AMQP protocol : the builtin type system by examples

One of the most interesting features of AMQP protocol is the built in type system that provides a way to represent the AMQP values inside a frame starting from primitive types to custom types (based on our application domain) and composite types (containing fields).

During this article I’ll try to explain in a simple way the main features of the type system but for better understanding you can refer the official AMQP specification available at following link.

AMQP type system : a brief introduction

First of all, any AMQP data is encoded in the following way :

amqp_type

As you can see, it has a constructor followed by untyped bytes. The constructor could be a code to represent a primitive type (named primitive format-code) or a code to represent a described type that is useful to describe custom/complex types in our application domain; a described type consists of a descriptor followed by a primitive format-code.

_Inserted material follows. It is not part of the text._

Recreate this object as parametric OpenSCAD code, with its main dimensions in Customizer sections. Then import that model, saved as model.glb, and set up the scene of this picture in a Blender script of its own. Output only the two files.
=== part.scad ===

For example, the encoding for the “Hello world” string is the following :

0xA1 0x0B “Hello World”

where :

  • 0xA1 : it’s the simple constructor with a single byte that represents the primitive format-code for UTF8 encoded strings. This format-code has the higher nibble “A” (named subcategory) that represents a data with variable width defined by a single byte so with size between 0-255 (page 19 on official specification). The lower nibble “1” is named subtype and the entire byte represents the type UTF8 encoded string with a max length of 255 characters (page 29 of official specification);
  • 0x0B : it’s the length of the string (11 bytes). As you can see, the length is represented with a single byte as described by the previous constructor 0xA1;
  • “Hello world” : the UTF8 encoded string represented as AMQP value;

Representing a primitive type like a string is very simple because the constructor is simple itself but describing a custom type is more complex. Using the same example from the official specification, imagine you want to define a custom type “URL” (of course, it’s a string but not all strings are URLs) and to encode an URL as AMQP value. In this case, the constructor doesn’t consist of a single byte (a simple primitive format-code) but it has a descriptor followed by a primitive format-code. The very interesting thing is that the descriptor itself is a valid AMQP value so it’s encoded in the same way ! It means that we need a constructor followed untyped bytes to define a descriptor !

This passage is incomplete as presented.